Financing growth, mitigating shocks: Treasury reforms sustaining Cameroon’s economic resilience.

Moh Sylvester Tangongho: Inspiring Treasury Director General

The Treasury Department of the Ministry of Finance, MINFI, is among the many wonders in the order of pillars that have kept Cameroon’s economy resilient, adapting to rigid circumstances in ways that have attracted admiration to those running the show there.

Placed under the control of the Director General of Treasury, Financial and Monetary Cooperation, Sylvester Moh Tangongho, who is answerable to the Minister of Finance, Louis Paul Motaze, Cameroon’s treasury has been at the centre of tranquilising major State financial engagements and commitments. 

The gains that have been made and still counting are on the strength of reforms at the Treasury Department, that tie with the State’s financing plan. 

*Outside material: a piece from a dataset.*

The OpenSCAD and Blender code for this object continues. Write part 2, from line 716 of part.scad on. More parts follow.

Thanks to the consistency in reforms and foresightedness in a volatile global economic environment, the Treasury Department has remained solid and buoyant, ensuring a meticulous management of scarce resources.

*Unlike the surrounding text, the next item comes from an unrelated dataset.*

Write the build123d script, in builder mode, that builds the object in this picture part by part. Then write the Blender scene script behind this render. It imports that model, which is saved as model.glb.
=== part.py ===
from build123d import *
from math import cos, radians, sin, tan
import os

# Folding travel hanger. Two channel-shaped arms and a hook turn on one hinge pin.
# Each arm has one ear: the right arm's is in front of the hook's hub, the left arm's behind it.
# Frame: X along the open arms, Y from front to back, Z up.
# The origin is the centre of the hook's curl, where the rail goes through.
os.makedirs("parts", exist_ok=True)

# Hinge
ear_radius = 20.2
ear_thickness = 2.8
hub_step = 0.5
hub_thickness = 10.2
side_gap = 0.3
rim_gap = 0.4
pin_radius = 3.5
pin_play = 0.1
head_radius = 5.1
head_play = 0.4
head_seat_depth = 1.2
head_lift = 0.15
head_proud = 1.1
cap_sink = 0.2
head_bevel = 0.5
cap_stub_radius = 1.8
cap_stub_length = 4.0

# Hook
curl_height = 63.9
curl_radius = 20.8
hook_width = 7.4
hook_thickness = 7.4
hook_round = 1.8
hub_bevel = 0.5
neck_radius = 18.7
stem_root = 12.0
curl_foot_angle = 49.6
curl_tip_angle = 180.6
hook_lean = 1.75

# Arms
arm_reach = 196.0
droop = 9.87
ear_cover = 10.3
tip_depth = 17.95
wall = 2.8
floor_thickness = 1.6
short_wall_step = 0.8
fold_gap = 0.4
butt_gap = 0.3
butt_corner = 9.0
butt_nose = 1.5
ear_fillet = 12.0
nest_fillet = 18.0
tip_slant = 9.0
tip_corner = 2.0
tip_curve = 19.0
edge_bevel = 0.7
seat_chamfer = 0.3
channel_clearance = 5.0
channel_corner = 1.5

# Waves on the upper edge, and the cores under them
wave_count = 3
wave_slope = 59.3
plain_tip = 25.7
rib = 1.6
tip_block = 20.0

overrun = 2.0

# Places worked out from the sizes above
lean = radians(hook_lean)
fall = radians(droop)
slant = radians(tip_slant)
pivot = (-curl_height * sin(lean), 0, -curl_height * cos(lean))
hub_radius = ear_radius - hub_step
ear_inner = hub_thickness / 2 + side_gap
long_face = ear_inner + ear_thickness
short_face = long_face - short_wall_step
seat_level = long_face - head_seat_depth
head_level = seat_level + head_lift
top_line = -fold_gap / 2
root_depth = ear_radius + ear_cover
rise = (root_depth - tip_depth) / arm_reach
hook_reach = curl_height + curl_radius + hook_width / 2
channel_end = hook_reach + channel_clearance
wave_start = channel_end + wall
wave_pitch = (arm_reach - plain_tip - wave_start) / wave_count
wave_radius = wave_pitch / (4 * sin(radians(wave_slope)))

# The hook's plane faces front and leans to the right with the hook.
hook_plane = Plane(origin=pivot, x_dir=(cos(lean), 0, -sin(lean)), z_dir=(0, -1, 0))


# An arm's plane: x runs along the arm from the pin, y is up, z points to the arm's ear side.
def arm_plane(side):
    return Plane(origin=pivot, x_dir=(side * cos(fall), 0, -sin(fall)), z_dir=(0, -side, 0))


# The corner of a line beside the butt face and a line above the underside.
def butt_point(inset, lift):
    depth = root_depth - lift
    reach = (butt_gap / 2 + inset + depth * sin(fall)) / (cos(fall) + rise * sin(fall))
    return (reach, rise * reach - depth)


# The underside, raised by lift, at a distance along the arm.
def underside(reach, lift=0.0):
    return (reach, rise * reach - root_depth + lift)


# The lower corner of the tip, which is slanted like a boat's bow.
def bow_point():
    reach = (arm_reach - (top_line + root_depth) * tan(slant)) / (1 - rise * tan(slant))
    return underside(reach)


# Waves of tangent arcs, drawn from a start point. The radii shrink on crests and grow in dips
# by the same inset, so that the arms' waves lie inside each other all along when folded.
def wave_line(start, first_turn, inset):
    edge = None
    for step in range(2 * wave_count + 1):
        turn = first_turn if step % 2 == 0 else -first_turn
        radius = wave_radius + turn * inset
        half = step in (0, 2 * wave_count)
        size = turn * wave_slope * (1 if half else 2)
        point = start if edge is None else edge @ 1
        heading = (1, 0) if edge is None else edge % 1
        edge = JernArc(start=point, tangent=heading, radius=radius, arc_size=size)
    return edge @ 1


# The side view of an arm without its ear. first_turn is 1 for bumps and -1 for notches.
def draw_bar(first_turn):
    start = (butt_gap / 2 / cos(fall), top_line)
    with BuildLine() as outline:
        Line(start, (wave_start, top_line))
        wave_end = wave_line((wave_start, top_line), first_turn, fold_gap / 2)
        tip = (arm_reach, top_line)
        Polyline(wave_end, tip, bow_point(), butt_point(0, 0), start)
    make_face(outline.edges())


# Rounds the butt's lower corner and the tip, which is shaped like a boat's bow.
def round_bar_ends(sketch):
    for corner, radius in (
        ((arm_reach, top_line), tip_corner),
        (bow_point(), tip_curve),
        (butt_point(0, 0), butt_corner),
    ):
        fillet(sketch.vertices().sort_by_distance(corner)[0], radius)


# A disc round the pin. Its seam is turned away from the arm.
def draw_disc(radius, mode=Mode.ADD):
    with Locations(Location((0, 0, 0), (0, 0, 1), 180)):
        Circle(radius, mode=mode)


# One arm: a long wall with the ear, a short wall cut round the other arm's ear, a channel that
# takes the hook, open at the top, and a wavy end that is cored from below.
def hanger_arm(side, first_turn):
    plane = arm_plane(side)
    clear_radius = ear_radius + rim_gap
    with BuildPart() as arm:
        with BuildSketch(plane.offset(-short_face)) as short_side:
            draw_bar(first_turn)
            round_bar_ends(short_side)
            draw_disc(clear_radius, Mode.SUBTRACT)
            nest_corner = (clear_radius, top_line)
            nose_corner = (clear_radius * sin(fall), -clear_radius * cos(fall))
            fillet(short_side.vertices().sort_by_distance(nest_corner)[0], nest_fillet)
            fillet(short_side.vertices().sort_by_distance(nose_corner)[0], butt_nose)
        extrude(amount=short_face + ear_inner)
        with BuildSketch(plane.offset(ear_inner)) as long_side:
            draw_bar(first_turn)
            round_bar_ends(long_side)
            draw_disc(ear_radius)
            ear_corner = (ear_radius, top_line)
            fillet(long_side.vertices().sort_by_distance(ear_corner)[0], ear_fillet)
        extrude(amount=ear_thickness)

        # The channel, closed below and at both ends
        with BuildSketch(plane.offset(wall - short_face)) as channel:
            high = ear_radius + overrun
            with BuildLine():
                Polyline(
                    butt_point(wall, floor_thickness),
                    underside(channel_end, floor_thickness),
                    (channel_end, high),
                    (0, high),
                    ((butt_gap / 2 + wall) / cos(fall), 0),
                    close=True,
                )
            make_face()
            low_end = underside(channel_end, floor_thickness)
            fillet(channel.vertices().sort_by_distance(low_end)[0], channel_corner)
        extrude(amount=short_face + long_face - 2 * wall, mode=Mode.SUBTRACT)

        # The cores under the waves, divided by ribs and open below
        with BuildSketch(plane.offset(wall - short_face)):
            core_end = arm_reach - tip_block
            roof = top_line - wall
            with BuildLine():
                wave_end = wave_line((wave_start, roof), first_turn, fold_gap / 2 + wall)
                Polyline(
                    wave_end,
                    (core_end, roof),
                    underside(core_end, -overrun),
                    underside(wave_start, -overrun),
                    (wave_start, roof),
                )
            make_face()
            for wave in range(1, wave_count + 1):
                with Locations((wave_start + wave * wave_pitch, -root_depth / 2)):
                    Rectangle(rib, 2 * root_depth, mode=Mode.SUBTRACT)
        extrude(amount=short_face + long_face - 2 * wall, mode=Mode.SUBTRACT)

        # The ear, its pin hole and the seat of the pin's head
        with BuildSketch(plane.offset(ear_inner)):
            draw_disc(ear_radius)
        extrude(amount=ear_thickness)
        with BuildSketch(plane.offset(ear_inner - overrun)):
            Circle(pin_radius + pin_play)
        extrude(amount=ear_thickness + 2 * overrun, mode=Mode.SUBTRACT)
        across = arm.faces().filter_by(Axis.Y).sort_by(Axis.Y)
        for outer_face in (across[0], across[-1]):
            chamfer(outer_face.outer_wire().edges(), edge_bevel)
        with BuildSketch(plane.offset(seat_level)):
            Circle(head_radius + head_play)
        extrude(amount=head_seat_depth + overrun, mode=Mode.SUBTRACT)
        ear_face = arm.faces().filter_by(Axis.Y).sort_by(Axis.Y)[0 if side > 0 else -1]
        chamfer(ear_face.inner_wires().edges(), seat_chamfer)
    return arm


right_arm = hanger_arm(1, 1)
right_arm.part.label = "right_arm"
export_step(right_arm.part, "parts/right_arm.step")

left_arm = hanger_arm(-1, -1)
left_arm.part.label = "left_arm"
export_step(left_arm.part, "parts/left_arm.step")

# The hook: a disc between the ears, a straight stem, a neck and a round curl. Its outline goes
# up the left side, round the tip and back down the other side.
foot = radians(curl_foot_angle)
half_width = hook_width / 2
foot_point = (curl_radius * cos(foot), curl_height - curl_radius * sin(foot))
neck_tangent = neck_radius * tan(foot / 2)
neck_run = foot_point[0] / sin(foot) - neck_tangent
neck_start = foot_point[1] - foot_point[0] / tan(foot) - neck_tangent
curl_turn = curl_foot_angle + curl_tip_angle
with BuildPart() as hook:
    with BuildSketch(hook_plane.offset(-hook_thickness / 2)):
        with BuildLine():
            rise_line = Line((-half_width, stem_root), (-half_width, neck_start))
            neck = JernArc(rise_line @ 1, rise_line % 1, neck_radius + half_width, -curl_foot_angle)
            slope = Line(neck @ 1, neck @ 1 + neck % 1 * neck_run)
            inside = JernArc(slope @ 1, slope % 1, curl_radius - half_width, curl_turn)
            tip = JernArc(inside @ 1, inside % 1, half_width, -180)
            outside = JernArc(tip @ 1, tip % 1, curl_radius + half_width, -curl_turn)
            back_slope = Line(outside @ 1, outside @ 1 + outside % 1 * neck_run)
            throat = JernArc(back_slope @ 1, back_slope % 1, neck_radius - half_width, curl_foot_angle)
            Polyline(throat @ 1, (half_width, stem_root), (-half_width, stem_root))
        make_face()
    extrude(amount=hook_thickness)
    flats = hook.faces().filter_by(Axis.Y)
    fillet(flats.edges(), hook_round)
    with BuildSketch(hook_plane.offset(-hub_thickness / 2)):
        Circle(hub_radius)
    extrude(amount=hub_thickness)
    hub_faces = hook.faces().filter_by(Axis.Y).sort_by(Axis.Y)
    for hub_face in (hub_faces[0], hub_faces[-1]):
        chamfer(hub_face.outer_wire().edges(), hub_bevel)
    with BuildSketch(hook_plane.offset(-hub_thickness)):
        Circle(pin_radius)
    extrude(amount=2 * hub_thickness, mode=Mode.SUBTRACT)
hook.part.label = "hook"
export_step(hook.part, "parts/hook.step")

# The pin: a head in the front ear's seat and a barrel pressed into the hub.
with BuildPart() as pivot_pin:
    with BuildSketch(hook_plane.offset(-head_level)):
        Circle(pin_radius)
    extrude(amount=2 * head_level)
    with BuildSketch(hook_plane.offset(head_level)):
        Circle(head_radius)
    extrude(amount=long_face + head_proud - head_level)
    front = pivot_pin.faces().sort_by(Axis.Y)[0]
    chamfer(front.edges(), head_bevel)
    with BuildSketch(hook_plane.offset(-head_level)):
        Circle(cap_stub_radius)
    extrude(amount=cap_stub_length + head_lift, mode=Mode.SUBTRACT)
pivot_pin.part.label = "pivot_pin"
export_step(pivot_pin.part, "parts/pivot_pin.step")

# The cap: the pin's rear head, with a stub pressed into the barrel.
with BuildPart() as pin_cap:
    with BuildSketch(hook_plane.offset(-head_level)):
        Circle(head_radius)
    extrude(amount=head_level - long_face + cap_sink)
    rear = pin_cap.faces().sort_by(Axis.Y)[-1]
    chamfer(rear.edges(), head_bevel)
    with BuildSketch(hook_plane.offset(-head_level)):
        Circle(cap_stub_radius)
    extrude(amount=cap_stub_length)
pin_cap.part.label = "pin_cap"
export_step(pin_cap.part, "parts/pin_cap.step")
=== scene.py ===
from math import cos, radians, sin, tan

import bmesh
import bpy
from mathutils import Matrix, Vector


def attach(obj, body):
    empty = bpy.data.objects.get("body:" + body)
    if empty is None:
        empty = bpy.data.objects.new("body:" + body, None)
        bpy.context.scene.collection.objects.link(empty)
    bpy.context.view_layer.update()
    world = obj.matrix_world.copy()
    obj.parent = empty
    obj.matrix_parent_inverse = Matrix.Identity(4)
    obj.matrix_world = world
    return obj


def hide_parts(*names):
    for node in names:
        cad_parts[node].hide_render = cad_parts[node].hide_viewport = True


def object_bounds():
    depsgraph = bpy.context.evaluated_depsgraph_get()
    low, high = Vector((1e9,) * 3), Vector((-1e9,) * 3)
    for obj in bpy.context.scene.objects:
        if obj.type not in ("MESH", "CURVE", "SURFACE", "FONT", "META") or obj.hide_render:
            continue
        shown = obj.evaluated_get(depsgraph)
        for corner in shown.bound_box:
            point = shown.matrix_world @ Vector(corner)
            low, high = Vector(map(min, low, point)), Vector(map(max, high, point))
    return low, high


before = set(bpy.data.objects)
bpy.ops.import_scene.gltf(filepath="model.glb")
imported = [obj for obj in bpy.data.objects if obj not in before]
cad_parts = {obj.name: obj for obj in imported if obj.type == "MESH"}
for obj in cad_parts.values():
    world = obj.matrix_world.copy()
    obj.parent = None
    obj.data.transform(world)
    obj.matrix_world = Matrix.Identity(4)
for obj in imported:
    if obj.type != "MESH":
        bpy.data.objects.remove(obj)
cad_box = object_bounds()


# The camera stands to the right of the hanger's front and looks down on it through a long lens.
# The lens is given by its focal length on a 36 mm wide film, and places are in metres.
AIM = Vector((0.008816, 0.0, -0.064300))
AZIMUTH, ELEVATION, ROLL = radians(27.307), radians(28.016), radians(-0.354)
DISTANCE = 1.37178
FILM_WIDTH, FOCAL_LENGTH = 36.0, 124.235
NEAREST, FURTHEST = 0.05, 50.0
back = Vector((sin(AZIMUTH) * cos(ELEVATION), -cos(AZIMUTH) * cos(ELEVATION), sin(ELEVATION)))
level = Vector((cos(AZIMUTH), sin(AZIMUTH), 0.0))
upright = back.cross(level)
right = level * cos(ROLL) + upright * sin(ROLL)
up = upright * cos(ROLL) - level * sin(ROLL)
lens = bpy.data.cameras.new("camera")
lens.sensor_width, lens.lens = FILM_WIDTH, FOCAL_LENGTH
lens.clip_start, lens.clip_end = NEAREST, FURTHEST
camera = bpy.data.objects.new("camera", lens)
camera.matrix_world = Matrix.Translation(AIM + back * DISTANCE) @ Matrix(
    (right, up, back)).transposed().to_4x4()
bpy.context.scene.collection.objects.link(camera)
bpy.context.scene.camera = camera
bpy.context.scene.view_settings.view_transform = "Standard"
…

It is an institution that has worked in line with instructions from the Head of State, President Paul Biya, in maintaining the credibility and financial worthiness of Cameroon at the international monetary market. 

Till date, investors continue to show increasing interest in bonds issued on both the domestic and international markets. This alone, economic analysts are unanimous, continues to make a case for the accruing reforms-driven benefits that the Treasury Department boasts off.

How and why Cameroon has not defaulted in its domestic and international commitments have been credited to the Treasury Department. 

Government has across the years been able to regularly pay salaries, despite the difficult security situation in the North West and South West Regions for eight years running and Boko Haram incursions in the Far North Region. There is also the influx of refugees from the neighbouring Central African Republic, CAR; which has increased government’s spending. 

Officials have always taken actions to ensure that there is no tension at the treasury. It is a treasury that handles monthly salary package for State workers at over 110 billion FCFA in addition to addressing the needs of various service providers. 

It has also kept pace with financing major development projects and social interventions without disfavouring other set goals.

Global inflation and a multiplicity of global wars amid rising interest rates have rattled financial institutions and the economies of nations but in Cameroon the effects have been minimal, thanks to the ingenuity of the brains at the Treasury Department. 

They are being credited for always being able to find ways around to stay Cameroon’s economy relevant and assertive, especially when it comes to liquidity.

Within the Economic and Monetary Community of Central African States, CEMAC, Cameroon still holds an enviable debt to Gross Domestic Product, GDP, ratio. 

While the debt ceiling in the Subregion is pegged at 70 percent of GDP, Cameroon’s debts to GPD is still within the 45 percent threshold.

Even in terms of global classification, the ratio makes for a good case in Cameroon’s dynamism as an economy with uncommon resilience.

Moh Sylvester Tangongho: Workaholic Treasury DG

 

 

Structural scales that speak 

Under its pro-active leadership, the Treasury Department of the Ministry of Finance has, in the last couple of years been consistent in introducing reforms. 

The varied adjustments, experts are saying, makes for its successes across different markets and management prowess.

Some of these reforms are; strengthening the budgetary and accounting data of regional and local councils. 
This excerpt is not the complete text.